A close buddy of Ken’s was Michael de Alwis, particularly during their latter years at Trinity.I remember Michael as one who could take punishment both on the rugby field and in the boxing ring like no other. Lakdasa Moonemalle, who never forgave me for his one loss in house competitions, had a punch that was akin to the kick of the proverbial mule. Lucky was light but boy could he punch! I avoided him to the extent possible at boxing practice because he didn’t spar, He came after you as if his life depended on inflicting massive punishment on his (temporary) opponent. Michael de Alwis would volunteer to spar with Lucky and more than that hardly need be said to anyone who knew the temperament that Moonemalle displayed in the ring!

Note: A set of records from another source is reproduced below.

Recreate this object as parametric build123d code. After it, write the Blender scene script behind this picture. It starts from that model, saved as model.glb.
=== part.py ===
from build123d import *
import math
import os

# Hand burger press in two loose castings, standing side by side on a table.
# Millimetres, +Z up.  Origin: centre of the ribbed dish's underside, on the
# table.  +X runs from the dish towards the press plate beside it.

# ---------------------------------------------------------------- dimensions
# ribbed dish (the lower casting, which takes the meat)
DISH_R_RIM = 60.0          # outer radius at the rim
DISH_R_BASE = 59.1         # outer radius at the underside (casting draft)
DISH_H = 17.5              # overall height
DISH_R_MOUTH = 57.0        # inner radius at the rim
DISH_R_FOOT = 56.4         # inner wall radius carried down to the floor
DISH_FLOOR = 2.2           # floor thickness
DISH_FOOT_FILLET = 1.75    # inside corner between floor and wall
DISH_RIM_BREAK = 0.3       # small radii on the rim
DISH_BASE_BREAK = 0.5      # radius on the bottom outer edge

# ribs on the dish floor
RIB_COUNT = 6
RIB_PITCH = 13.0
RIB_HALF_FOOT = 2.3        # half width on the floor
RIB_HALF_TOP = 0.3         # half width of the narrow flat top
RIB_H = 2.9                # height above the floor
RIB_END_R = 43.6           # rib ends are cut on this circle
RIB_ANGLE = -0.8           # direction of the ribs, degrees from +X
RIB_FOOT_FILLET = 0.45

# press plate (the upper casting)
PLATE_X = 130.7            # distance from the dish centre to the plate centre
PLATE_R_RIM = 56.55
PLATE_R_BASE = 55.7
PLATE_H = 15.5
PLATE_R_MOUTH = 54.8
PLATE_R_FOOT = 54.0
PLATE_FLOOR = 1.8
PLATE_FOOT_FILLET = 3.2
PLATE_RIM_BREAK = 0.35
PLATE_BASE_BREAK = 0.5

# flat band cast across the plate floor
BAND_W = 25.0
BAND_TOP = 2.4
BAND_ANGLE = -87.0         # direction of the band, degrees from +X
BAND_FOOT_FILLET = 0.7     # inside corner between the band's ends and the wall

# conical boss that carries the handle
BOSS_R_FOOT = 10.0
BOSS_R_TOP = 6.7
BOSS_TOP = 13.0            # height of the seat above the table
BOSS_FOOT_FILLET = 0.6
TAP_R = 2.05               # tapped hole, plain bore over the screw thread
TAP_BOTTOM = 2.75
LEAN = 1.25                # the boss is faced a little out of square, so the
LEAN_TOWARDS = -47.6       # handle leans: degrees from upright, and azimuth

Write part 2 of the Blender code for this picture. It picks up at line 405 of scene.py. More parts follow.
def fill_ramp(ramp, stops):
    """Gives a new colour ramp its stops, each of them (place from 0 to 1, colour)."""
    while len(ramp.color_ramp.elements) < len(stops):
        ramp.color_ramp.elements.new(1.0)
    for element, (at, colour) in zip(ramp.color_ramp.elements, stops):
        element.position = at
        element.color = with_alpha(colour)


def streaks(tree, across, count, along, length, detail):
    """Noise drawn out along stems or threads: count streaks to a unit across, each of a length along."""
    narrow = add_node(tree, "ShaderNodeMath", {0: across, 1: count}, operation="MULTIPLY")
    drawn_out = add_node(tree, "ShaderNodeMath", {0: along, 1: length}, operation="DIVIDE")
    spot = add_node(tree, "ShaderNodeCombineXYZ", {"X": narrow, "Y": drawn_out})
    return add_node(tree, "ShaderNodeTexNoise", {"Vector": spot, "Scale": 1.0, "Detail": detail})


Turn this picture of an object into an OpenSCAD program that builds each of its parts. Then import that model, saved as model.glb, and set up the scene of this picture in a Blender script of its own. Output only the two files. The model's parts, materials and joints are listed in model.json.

In later years, Mike had a dodgy shoulder and a jaw that shared the same characteristic: they’d both dislocate. This hardly fazed Michael. I distinctly remember playing against him when he was the hooker for the “Merrie Men of Uva” in the 1960s when, in the one match, he dislocated his jaw and his shoulder. Each time, he’d pop his jaw and his shoulder back into place, rolling on the ground to affect the former exercise and using his hands to get his jaw back in place. I am told that most people are incapacitated for a considerable time after popping their jaw (or shoulder) back into place. Not Mike. He’d continue playing as if it was the commonest little injury that, perhaps, was hardly deserving of a Band Aid!
Each of these school and class-mates was a truly unique athlete. None of them received the kind of adulation that many of those achieving eminence in rugby or cricket do today. But that does not in any way detract from their achievements a half century ago.